On the 25th May 2018 a new piece of legislation comes into effect. It is called the General Data Protection Regulation (GDPR).  It replaces the Data Protection Act 1998.

It has been designed to set out standard rules with the European Union. And, even though Brexit is looming it will still apply to the UK after Brexit.

Why does it affect Landlords?
The new law effects anyone who handles or processes someone else’s personal information. As a landlord you will be affected because you will hold information on your tenants. Under the new regulation you will be known as a Data Controller and your tenant will be a Data Subject.

What is Data?
Data is the information you keep about a tenant. This could include, their name, date of birth, passport number, car registration and email address. Data is not just the information you keep on your computer. It also includes printouts, scans and information written down on paper. It is any personal information you ask for as part of the tenancy agreement.

Tenant’s Agreement
A change from the Data Protection Act is that for you to store or process information the tenant needs to agree. This should be in writing, rather than by word of mouth so that a record of the consent exists. You can have the agreement included in or added to a tenancy agreement. But,  any kind of written agreement will suffice, even an email or text message.
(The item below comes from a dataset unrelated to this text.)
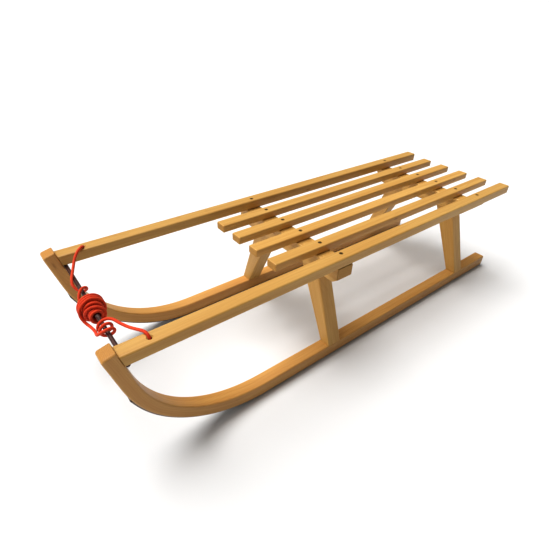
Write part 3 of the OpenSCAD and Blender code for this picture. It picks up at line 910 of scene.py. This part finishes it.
def make_leg(node, side, beam):
    """A leg from the runner's top to the beam, leaning inwards and wider at its head."""
    lo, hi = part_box(node)
    x = (lo.x + hi.x) / 2
    foot = Vector((x, side * GAUGE_Y, WOOD_Z + RUN_H))
    head = Vector((x, side * (GAUGE_Y - LEG_SPLAY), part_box(beam)[0].z))
    stations = []
    for share in (0.0, 0.03, 0.25, 0.5, 0.75, 0.97, 1.0):
        mid = foot.lerp(head, share)
        w = RUN_W + (LEG_HEAD_W - RUN_W) * share
        stations.append((mid - Y * w / 2, mid + Y * w / 2, 0, 0, 0))
    obj = sweep(node + "_wood", stations, X, hi.x - lo.x, 0.0030, WOOD)[0]
    straight_grain(obj, (head - foot).normalized())
    place(obj, node)


for number in range(1, 5):
    make_slat("slat_%d" % number)
for word, side in SIDES:
    make_side_rail("side_rail_" + word, side)
for end, (end_h, run) in BEAM_ENDS.items():
    make_cross_beam("cross_beam_" + end, end_h, run)
for end in BEAM_ENDS:
    for word, side in SIDES:
        make_leg("leg_%s_%s" % (end, word), side, "cross_beam_" + end)


# ---------------------------------------------------------------- screws and the tow bar
def make_tow_bar():
    """A round bar with bevelled ends."""
    r, bevel = BAR_R, 0.0006
    length = BAR_HI.y - BAR_LO.y
    end = [(0, 0), (r - bevel, 0), (r - bevel * 0.3, bevel * 0.3), (r, bevel)]
    other_end = [(x, length - z) for x, z in end[::-1]]
    profile = end + [(r, length * 0.33), (r, length * 0.66)] + other_end
    verts, faces = lathe(profile, (BAR_X, BAR_LO.y, BAR_Z), Y, 64)
    obj = new_object("tow_bar_steel", verts, faces, BAR, 40)
    straight_grain(obj, Y, False)
    place(obj, "tow_bar")


def make_tow_bar_screws():
    """Round-headed screws from below, with a round socket in the head."""
    parts = []
    for lo, hi in island_boxes("tow_bar_screws"):
        mid = (lo + hi) / 2
        head_r, length, shank_r, head_h = (hi.x - lo.x) / 2, hi.z - lo.z, 0.0015, 0.002
        profile = [(0, length), (0.0008, length), (shank_r, length - 0.002), (shank_r, head_h),
                   (head_r, head_h), (head_r, 0.0014), (head_r * 0.86, 0.0006), (head_r * 0.62, 0.00015),
                   (head_r * 0.42, 0.0), (head_r * 0.38, 0.0011), (0, 0.0011)]
        parts.append(lathe(profile, (mid.x, mid.y, lo.z), Z, 40))
    verts, faces = merged(parts)
    obj = new_object("tow_bar_screws_steel", verts, faces, SCREW, 30)
    straight_grain(obj, Z, False)
    place(obj, "tow_bar_screws")


screw_piece("slat_screws_front_steel", "slat_screws_front", Z, HEAD_R, SHANK_R)
screw_piece("slat_screws_rear_steel", "slat_screws_rear", Z, HEAD_R, SHANK_R)
screw_piece("rail_screws_steel", "rail_screws", Z, HEAD_R, SHANK_R)
make_tow_bar()
make_tow_bar_screws()

# the hidden dowels and long screws stay as the CAD frame has them
for node, material in (("toe_dowels", WOOD), ("leg_screws", SCREW)):
    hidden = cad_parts[node]
    hidden.data.materials.clear()
    hidden.data.materials.append(material)

# the shoe screws' heads stand in recesses in the shoes' undersides
for word, _ in SIDES:
    shoe = bpy.data.objects["shoe_" + word + "_steel"]
    lo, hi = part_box("shoe_" + word)
    heads = [h for h in screw_heads(("shoe_screws",), -1) if lo.y < h.y < hi.y]
    carve(shoe, [sink_cut(h, -Z, SHOE_SINK_R, SHOE_SINK_DEPTH) for h in heads])
    weigh_normals(shoe)
screw_piece("shoe_screws_steel", "shoe_screws", -Z, SHOE_HEAD_R, SHOE_SHANK_R)


# ---------------------------------------------------------------- floor and light
FLOOR_SHADE, FLOOR_HALF, FLOOR_Z = 0.66, 300, -0.0004
FILL_COLOUR, FILL_STRENGTH = (1.0, 0.97, 0.93, 1), 0.20
BACKDROP = (0.93, 0.93, 0.93, 1)
# name, direction towards the light, its angular size in degrees, strength
SUNS = (("key", (0.20, -0.32, 0.92), 42, 4.4), ("front", (0.92, -0.20, 0.32), 40, 0.8))


def floor_and_light():
    n = Nodes("studio_floor")
    n.set(Base_Color=(FLOOR_SHADE, FLOOR_SHADE, FLOOR_SHADE, 1), Roughness=0.95, Specular_IOR_Level=0.0)
    mesh = bpy.data.meshes.new("studio_floor")
    corners = [(x * FLOOR_HALF, y * FLOOR_HALF, FLOOR_Z) for x, y in ((-1, -1), (1, -1), (1, 1), (-1, 1))]
    mesh.from_pydata(corners, [], [(0, 1, 2, 3)])
    mesh.materials.append(n.m)
    floor = bpy.data.objects.new("studio_floor", mesh)
    SCENE.collection.objects.link(floor)
    # the camera sees a plain backdrop, and the sled gets a softer fill light
    world = bpy.data.worlds.new("studio")
    world.use_nodes = True
    t = world.node_tree
    fill = t.nodes["Background"]
    fill.inputs[0].default_value = FILL_COLOUR
    fill.inputs[1].default_value = FILL_STRENGTH
    seen = t.nodes.new("ShaderNodeBackground")
    seen.inputs[0].default_value = BACKDROP
    ray = t.nodes.new("ShaderNodeLightPath")
    pick = t.nodes.new("ShaderNodeMixShader")
    t.links.new(ray.outputs["Is Camera Ray"], pick.inputs[0])
    t.links.new(fill.outputs[0], pick.inputs[1])
    t.links.new(seen.outputs[0], pick.inputs[2])
    t.links.new(pick.outputs[0], t.nodes["World Output"].inputs[0])
    SCENE.world = world
    for name, toward, angle, power in SUNS:
        data = bpy.data.lights.new(name, "SUN")
        data.angle, data.energy = math.radians(angle), power
        light = bpy.data.objects.new(name, data)
        light.rotation_mode = "QUATERNION"
        light.rotation_quaternion = Vector(toward).to_track_quat("Z", "Y")
        SCENE.collection.objects.link(light)


floor_and_light()
SCENE.view_settings.view_transform = "Standard"
SCENE.view_settings.gamma = 0.82
SCENE.view_settings.exposure = 0.12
 The way you use the information will need to set out clearly. For example, if you are going to pass the details on to a third party. For example, because you want to do a credit check, you need to make this clear.

What about the ICO?
As a landlord who handles data you might have already registered with the information Commissioner’s Office (ICO). If you’re not sure whether you should be registered fill in their questionnaire. It only takes a minute or two and they will tell you whether you need to register or not. From May there will be a charge.

How to I Keep Data Secure?
Make sure you know where your tenants’ data is stored.  If you keep paper copies or you have information on a memory stick, keep it under lock and key. If your information is stored on a computer, you can password protect the information. Ensure that your own Wi-Fi connection is also secure.

As soon as the information is no longer needed delete or shred it. A tenant that no longer rents your property can ask for their information to be deleted.